[BEGIN Record set]

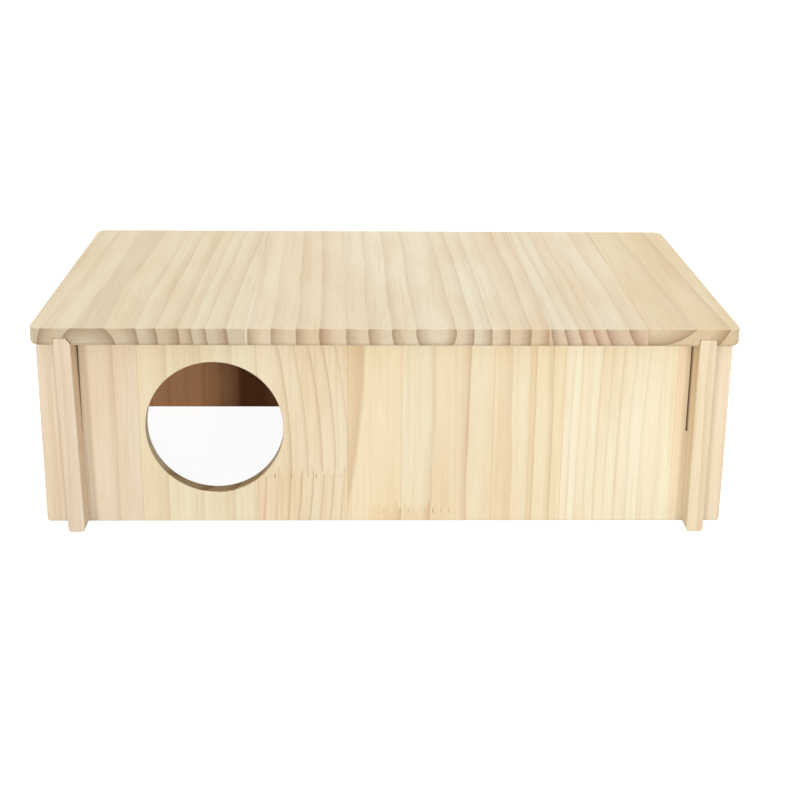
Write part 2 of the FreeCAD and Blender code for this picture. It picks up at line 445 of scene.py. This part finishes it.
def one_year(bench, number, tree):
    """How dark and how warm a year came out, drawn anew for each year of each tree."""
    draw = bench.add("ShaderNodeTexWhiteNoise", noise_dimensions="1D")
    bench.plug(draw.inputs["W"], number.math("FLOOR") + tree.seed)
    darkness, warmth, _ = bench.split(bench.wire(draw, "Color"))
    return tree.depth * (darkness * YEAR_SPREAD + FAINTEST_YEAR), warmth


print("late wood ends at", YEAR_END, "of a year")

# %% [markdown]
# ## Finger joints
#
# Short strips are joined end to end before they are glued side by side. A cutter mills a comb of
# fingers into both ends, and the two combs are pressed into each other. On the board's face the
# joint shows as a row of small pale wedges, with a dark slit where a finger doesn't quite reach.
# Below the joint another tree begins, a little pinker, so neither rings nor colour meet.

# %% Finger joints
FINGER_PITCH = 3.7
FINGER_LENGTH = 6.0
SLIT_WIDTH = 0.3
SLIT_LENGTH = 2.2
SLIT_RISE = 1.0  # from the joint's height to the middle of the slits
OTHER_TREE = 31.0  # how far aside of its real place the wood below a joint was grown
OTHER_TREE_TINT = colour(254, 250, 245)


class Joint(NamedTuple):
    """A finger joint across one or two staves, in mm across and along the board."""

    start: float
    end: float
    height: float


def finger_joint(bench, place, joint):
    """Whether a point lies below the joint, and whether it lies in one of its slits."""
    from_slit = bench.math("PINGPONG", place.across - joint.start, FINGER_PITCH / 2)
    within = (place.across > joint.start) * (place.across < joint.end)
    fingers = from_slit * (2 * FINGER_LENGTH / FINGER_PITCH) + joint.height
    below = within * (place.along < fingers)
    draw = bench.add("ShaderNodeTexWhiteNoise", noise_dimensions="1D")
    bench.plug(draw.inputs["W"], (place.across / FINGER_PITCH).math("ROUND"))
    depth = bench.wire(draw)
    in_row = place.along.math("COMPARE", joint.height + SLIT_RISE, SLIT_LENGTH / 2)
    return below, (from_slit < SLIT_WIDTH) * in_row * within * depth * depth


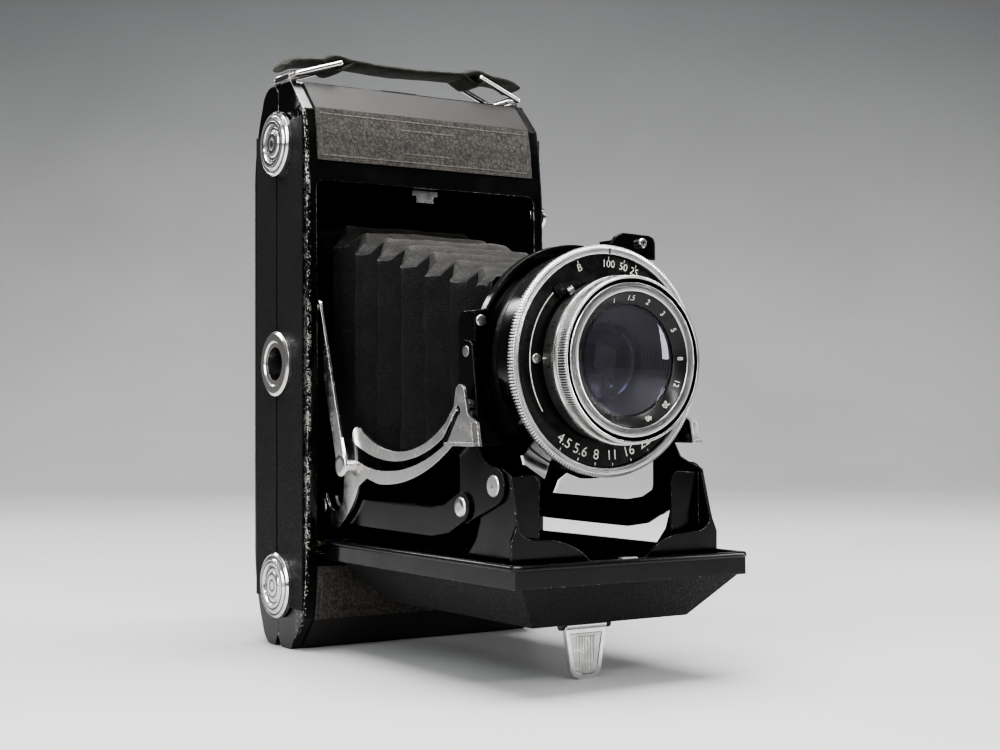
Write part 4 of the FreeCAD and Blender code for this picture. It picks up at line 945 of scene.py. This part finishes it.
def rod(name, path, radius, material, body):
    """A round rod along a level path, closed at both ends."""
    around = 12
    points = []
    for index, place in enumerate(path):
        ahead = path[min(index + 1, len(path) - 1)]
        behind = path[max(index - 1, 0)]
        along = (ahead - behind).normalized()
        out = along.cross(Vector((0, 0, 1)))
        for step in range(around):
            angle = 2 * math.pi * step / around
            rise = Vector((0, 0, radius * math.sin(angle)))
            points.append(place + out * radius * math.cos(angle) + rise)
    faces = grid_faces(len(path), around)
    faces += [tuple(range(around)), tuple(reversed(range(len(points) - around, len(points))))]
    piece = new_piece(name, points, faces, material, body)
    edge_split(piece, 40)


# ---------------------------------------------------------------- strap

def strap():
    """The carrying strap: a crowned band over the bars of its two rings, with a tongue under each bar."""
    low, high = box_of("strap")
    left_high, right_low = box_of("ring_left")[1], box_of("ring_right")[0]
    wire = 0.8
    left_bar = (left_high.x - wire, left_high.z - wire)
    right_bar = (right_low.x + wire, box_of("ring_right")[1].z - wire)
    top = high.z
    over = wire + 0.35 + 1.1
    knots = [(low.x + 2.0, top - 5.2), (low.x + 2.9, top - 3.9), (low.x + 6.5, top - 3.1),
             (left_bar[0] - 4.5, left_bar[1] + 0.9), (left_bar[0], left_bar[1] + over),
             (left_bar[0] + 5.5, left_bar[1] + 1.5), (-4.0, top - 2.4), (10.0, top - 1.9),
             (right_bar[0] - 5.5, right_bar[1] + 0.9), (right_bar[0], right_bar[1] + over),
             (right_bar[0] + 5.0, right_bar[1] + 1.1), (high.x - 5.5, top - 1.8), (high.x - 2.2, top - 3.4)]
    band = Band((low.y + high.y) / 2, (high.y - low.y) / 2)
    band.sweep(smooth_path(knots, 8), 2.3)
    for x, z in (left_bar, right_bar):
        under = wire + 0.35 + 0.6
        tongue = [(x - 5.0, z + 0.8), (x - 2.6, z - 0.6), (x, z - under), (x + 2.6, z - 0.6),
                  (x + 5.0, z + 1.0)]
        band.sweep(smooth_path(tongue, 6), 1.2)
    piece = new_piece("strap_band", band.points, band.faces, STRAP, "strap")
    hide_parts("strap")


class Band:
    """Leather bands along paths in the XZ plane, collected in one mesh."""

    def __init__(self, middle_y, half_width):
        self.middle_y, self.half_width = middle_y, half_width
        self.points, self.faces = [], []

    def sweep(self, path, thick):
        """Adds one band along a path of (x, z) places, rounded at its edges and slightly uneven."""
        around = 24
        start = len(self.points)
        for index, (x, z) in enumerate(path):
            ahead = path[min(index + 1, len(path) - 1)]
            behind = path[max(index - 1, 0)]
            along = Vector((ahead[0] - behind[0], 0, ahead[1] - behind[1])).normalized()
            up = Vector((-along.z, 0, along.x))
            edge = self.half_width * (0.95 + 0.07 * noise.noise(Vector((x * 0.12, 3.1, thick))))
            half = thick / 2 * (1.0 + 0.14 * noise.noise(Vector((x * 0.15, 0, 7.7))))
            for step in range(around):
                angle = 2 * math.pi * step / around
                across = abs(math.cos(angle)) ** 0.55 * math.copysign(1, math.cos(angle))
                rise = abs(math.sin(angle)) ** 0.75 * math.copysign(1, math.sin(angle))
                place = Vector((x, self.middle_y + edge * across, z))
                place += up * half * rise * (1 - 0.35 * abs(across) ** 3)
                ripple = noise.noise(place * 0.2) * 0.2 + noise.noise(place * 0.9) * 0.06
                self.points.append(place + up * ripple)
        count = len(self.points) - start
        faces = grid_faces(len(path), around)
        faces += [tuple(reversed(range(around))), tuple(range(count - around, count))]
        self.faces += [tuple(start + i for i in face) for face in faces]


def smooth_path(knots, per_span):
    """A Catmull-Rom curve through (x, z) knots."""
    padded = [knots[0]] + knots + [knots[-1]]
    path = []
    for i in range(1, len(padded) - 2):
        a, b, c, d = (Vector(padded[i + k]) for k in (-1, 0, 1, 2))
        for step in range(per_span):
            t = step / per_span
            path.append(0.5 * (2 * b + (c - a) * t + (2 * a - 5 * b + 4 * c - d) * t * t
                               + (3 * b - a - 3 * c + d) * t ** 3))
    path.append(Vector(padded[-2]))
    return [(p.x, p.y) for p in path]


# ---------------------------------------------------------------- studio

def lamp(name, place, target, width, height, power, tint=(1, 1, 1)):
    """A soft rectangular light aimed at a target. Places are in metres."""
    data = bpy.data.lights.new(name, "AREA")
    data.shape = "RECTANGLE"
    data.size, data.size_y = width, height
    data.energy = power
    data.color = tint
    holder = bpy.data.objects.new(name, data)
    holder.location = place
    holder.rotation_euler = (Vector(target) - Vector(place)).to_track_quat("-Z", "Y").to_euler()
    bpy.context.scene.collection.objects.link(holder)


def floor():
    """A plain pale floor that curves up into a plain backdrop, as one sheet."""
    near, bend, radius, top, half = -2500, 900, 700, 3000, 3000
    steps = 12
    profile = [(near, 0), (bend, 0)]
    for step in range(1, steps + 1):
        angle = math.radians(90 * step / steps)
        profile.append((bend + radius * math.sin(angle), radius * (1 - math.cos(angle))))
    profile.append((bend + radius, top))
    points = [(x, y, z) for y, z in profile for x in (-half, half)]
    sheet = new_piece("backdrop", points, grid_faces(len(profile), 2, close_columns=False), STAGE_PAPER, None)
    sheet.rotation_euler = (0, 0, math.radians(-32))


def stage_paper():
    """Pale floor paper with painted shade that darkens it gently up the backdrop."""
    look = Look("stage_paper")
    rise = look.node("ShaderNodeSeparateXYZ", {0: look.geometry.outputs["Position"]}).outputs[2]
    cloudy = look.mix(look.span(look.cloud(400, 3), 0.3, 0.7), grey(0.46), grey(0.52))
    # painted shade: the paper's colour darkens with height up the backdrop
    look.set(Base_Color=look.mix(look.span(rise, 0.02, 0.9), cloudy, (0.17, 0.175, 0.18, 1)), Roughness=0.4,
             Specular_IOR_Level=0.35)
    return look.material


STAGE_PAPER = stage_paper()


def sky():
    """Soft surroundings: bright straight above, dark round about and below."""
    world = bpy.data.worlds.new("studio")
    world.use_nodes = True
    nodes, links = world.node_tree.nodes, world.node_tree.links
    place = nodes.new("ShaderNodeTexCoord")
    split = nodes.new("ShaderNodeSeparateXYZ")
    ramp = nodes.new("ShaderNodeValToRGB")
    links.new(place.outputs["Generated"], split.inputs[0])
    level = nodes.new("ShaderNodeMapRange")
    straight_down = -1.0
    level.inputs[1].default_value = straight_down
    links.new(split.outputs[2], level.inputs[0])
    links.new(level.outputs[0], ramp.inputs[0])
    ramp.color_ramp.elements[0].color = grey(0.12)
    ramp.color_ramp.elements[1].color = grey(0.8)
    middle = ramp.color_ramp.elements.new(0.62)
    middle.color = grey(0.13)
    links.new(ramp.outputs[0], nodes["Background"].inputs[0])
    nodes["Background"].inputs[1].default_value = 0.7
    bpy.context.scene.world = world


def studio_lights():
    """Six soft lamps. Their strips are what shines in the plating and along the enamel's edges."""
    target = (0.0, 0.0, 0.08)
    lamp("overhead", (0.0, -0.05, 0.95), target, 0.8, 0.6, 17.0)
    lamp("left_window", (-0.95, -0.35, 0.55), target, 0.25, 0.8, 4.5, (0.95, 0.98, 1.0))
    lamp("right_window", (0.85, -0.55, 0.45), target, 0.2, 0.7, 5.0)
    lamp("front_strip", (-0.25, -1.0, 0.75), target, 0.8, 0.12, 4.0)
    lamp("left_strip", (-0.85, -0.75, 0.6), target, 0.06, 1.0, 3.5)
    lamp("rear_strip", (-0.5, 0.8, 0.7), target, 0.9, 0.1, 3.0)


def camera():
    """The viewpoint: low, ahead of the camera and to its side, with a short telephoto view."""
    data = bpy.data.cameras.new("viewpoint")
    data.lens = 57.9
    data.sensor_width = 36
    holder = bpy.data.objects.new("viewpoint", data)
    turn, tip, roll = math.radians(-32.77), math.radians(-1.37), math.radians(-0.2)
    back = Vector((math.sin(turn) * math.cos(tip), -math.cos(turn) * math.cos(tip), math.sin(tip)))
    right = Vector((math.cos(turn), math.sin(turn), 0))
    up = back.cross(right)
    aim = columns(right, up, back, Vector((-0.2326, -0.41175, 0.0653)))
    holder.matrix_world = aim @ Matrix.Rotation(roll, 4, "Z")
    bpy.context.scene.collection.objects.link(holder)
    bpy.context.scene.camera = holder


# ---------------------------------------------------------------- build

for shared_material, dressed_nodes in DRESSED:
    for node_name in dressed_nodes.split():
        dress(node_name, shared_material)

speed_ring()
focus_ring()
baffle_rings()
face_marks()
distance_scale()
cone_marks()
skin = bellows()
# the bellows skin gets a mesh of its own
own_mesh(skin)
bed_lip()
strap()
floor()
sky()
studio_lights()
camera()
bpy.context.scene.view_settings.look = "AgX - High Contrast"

[END Record set]

→ Directions for this task
In the records above, return only the line that contains "own_mesh(skin)" and every line after it through the last, exactly as they appear.

→ Right answer
own_mesh(skin)
bed_lip()
strap()
floor()
sky()
studio_lights()
camera()
bpy.context.scene.view_settings.look = "AgX - High Contrast"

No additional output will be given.